■ **Aim of the task**:
The complete listing should be restated exactly.
________________
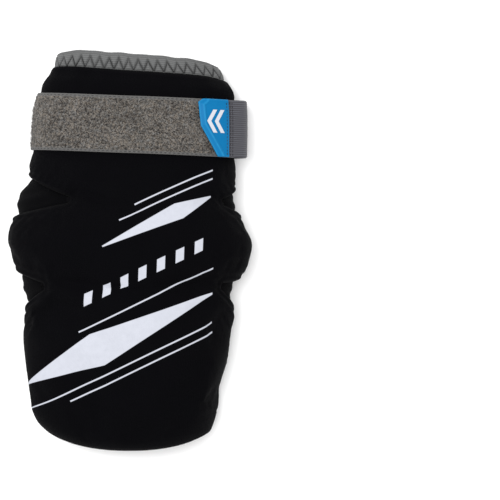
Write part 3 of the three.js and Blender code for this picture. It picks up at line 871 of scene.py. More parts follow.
def plain_plastic(name, colour, roughness):
    """Moulded plastic of one colour with a fine grain."""
    dye = Dye(name, Specular_IOR_Level=0.4)
    grain = dye.grain(dye.place(), 0.0006)
    dye.feed(
        Base_Color=dye.between(grain, tuple(c * 0.9 for c in colour), colour),
        Roughness=grain * 0.1 + roughness,
        Normal=dye.raised(grain * 0.00003, 0.6),
    )
    return dye.material


PANEL = panel_cloth()
SLEEVE = sleeve_cloth()
BINDING = tape_cloth("binding_tape", (0.042, 0.043, 0.043), (0.110, 0.112, 0.112), BINDING_RIB, 0.00012)
ELASTIC = tape_cloth("strap_elastic", (0.006, 0.006, 0.008), (0.074, 0.074, 0.090), ELASTIC_RIB, 0.00008)
PILE = pile_cloth()
PILE_YARN = yarn("pile_yarn", (0.012, 0.010, 0.009), (0.2, 0.182, 0.16), 0.85, Sheen_Weight=0.1)
DARK_THREAD = yarn("dark_thread", (0.008, 0.008, 0.009), (0.03, 0.03, 0.033))
GREY_THREAD = yarn("grey_thread", (0.016, 0.016, 0.016), (0.045, 0.045, 0.046))
RUBBER = tab_rubber()
HOOK = plain_plastic("hook_plastic", (0.012, 0.012, 0.013), 0.6)
WHITE = plain_plastic("tab_mark_white", (0.47, 0.48, 0.52), 0.5)


# Pieces

SIDE_COLUMNS = 78  # of the panel, from the crown to a side edge
EDGE_CROWDING = 1.5  # how much the panel's columns crowd towards its edges


def panel_grid(rows, columns):
    """Turns and places of the panel's grid, from its right edge over the crown to its left edge."""
    shares = 1 - (1 - np.linspace(0, 1, columns)) ** EDGE_CROWDING
    turns, places = [], []
    for y in rows:
        sides = {}
        for left in (False, True):
            wrap = float(edge_wrap(left, y))
            along = float(row_along(turn_of(left, wrap), y))
            reach = float(girth(turn_of(left, wrap), along))
            sides[left] = turn_at_girth(left, shares * reach, along)
        turn = np.concatenate([sides[False][:0:-1], sides[True]])
        turns.append(turn)
        places.append(row_along(turn, y))
    return np.array(turns), np.array(places)


def out_of_notches(rows, turns):
    """Which cells of the panel's grid lie out of the notches."""
    kept = np.ones((len(rows) - 1, turns.shape[1] - 1), bool)
    wraps = wrap_of(turns)
    for notch in NOTCH_MARKS:
        inside = (rows[:-1] > notch["y"] - NOTCH_TIP * 0.6) & (rows[1:] < notch["y"] + NOTCH_TIP * 0.6)
        side = (np.cos(turns[:, :-1] / 2 + turns[:, 1:] / 2) < 0) == notch["left"]
        beyond = np.minimum(wraps[:, :-1], wraps[:, 1:]) >= notch["tip"]
        kept[inside] &= ~(side & beyond)[:-1][inside]
    return kept


SETTLE_FRAMES = 20
SETTLE_EVERY = 2  # the settling cover has every second row and column
COVER_SLACK = 0.025  # how much longer the cover's cloth is than its form
FOAM_PRESSURE = 0.6
SWELL_CAP = 0.0022  # the farthest that a point of the cover may move


def settled(grid, held):
    """How a soft cover over foam moves from a grid of points: it swells and creases between held points."""
    rows, columns = grid.shape[:2]
    index = np.arange(rows * columns).reshape(rows, columns)
    quads = np.stack([index[:-1, :-1], index[1:, :-1], index[1:, 1:], index[:-1, 1:]], axis=-1).reshape(-1, 4)
    mesh = bpy.data.meshes.new("settling")
    mesh.from_pydata(grid.reshape(-1, 3).tolist(), [], quads.tolist())
    cover = bpy.data.objects.new("settling", mesh)
    bpy.context.scene.collection.objects.link(cover)
    group = cover.vertex_groups.new(name="held")
    group.add(np.flatnonzero(held.ravel()).tolist(), 1.0, "REPLACE")
    cloth = cover.modifiers.new("Cloth", "CLOTH")
    cloth.settings.quality = 6
    cloth.settings.mass = 0.2
    cloth.settings.tension_stiffness = 25
    cloth.settings.compression_stiffness = 25
    cloth.settings.shear_stiffness = 10
    cloth.settings.bending_stiffness = 1.2
    cloth.settings.vertex_group_mass = "held"
    cloth.settings.shrink_min = -COVER_SLACK
    cloth.settings.use_pressure = True
    cloth.settings.uniform_pressure_force = FOAM_PRESSURE
    cloth.settings.effector_weights.gravity = 0
    cloth.collision_settings.use_collision = False
    scene = bpy.context.scene
    for step in range(1, SETTLE_FRAMES + 1):
        scene.frame_set(step)
    moved = cover.evaluated_get(bpy.context.evaluated_depsgraph_get())
    after = np.empty(rows * columns * 3, np.float32)
    moved.data.vertices.foreach_get("co", after)
    shift = after.reshape(rows, columns, 3).astype(float) - grid
    bpy.data.objects.remove(cover)
    bpy.data.meshes.remove(mesh)
    scene.frame_set(1)
    length = np.linalg.norm(shift, axis=-1, keepdims=True)
    return shift * np.minimum(1, SWELL_CAP / np.maximum(length, 1e-9))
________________
■ **Complete answer**:
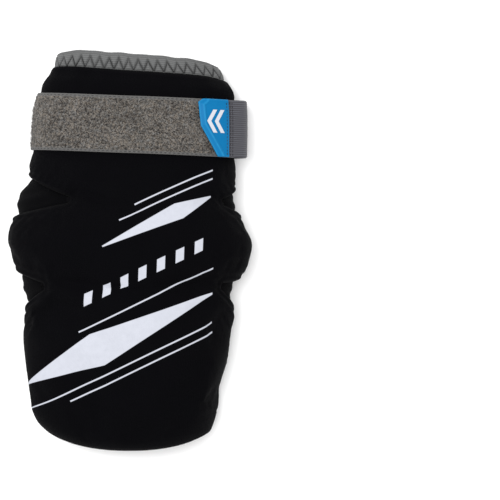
Write part 3 of the three.js and Blender code for this picture. It picks up at line 871 of scene.py. More parts follow.
def plain_plastic(name, colour, roughness):
    """Moulded plastic of one colour with a fine grain."""
    dye = Dye(name, Specular_IOR_Level=0.4)
    grain = dye.grain(dye.place(), 0.0006)
    dye.feed(
        Base_Color=dye.between(grain, tuple(c * 0.9 for c in colour), colour),
        Roughness=grain * 0.1 + roughness,
        Normal=dye.raised(grain * 0.00003, 0.6),
    )
    return dye.material


PANEL = panel_cloth()
SLEEVE = sleeve_cloth()
BINDING = tape_cloth("binding_tape", (0.042, 0.043, 0.043), (0.110, 0.112, 0.112), BINDING_RIB, 0.00012)
ELASTIC = tape_cloth("strap_elastic", (0.006, 0.006, 0.008), (0.074, 0.074, 0.090), ELASTIC_RIB, 0.00008)
PILE = pile_cloth()
PILE_YARN = yarn("pile_yarn", (0.012, 0.010, 0.009), (0.2, 0.182, 0.16), 0.85, Sheen_Weight=0.1)
DARK_THREAD = yarn("dark_thread", (0.008, 0.008, 0.009), (0.03, 0.03, 0.033))
GREY_THREAD = yarn("grey_thread", (0.016, 0.016, 0.016), (0.045, 0.045, 0.046))
RUBBER = tab_rubber()
HOOK = plain_plastic("hook_plastic", (0.012, 0.012, 0.013), 0.6)
WHITE = plain_plastic("tab_mark_white", (0.47, 0.48, 0.52), 0.5)


# Pieces

SIDE_COLUMNS = 78  # of the panel, from the crown to a side edge
EDGE_CROWDING = 1.5  # how much the panel's columns crowd towards its edges


def panel_grid(rows, columns):
    """Turns and places of the panel's grid, from its right edge over the crown to its left edge."""
    shares = 1 - (1 - np.linspace(0, 1, columns)) ** EDGE_CROWDING
    turns, places = [], []
    for y in rows:
        sides = {}
        for left in (False, True):
            wrap = float(edge_wrap(left, y))
            along = float(row_along(turn_of(left, wrap), y))
            reach = float(girth(turn_of(left, wrap), along))
            sides[left] = turn_at_girth(left, shares * reach, along)
        turn = np.concatenate([sides[False][:0:-1], sides[True]])
        turns.append(turn)
        places.append(row_along(turn, y))
    return np.array(turns), np.array(places)


def out_of_notches(rows, turns):
    """Which cells of the panel's grid lie out of the notches."""
    kept = np.ones((len(rows) - 1, turns.shape[1] - 1), bool)
    wraps = wrap_of(turns)
    for notch in NOTCH_MARKS:
        inside = (rows[:-1] > notch["y"] - NOTCH_TIP * 0.6) & (rows[1:] < notch["y"] + NOTCH_TIP * 0.6)
        side = (np.cos(turns[:, :-1] / 2 + turns[:, 1:] / 2) < 0) == notch["left"]
        beyond = np.minimum(wraps[:, :-1], wraps[:, 1:]) >= notch["tip"]
        kept[inside] &= ~(side & beyond)[:-1][inside]
    return kept


SETTLE_FRAMES = 20
SETTLE_EVERY = 2  # the settling cover has every second row and column
COVER_SLACK = 0.025  # how much longer the cover's cloth is than its form
FOAM_PRESSURE = 0.6
SWELL_CAP = 0.0022  # the farthest that a point of the cover may move


def settled(grid, held):
    """How a soft cover over foam moves from a grid of points: it swells and creases between held points."""
    rows, columns = grid.shape[:2]
    index = np.arange(rows * columns).reshape(rows, columns)
    quads = np.stack([index[:-1, :-1], index[1:, :-1], index[1:, 1:], index[:-1, 1:]], axis=-1).reshape(-1, 4)
    mesh = bpy.data.meshes.new("settling")
    mesh.from_pydata(grid.reshape(-1, 3).tolist(), [], quads.tolist())
    cover = bpy.data.objects.new("settling", mesh)
    bpy.context.scene.collection.objects.link(cover)
    group = cover.vertex_groups.new(name="held")
    group.add(np.flatnonzero(held.ravel()).tolist(), 1.0, "REPLACE")
    cloth = cover.modifiers.new("Cloth", "CLOTH")
    cloth.settings.quality = 6
    cloth.settings.mass = 0.2
    cloth.settings.tension_stiffness = 25
    cloth.settings.compression_stiffness = 25
    cloth.settings.shear_stiffness = 10
    cloth.settings.bending_stiffness = 1.2
    cloth.settings.vertex_group_mass = "held"
    cloth.settings.shrink_min = -COVER_SLACK
    cloth.settings.use_pressure = True
    cloth.settings.uniform_pressure_force = FOAM_PRESSURE
    cloth.settings.effector_weights.gravity = 0
    cloth.collision_settings.use_collision = False
    scene = bpy.context.scene
    for step in range(1, SETTLE_FRAMES + 1):
        scene.frame_set(step)
    moved = cover.evaluated_get(bpy.context.evaluated_depsgraph_get())
    after = np.empty(rows * columns * 3, np.float32)
    moved.data.vertices.foreach_get("co", after)
    shift = after.reshape(rows, columns, 3).astype(float) - grid
    bpy.data.objects.remove(cover)
    bpy.data.meshes.remove(mesh)
    scene.frame_set(1)
    length = np.linalg.norm(shift, axis=-1, keepdims=True)
    return shift * np.minimum(1, SWELL_CAP / np.maximum(length, 1e-9))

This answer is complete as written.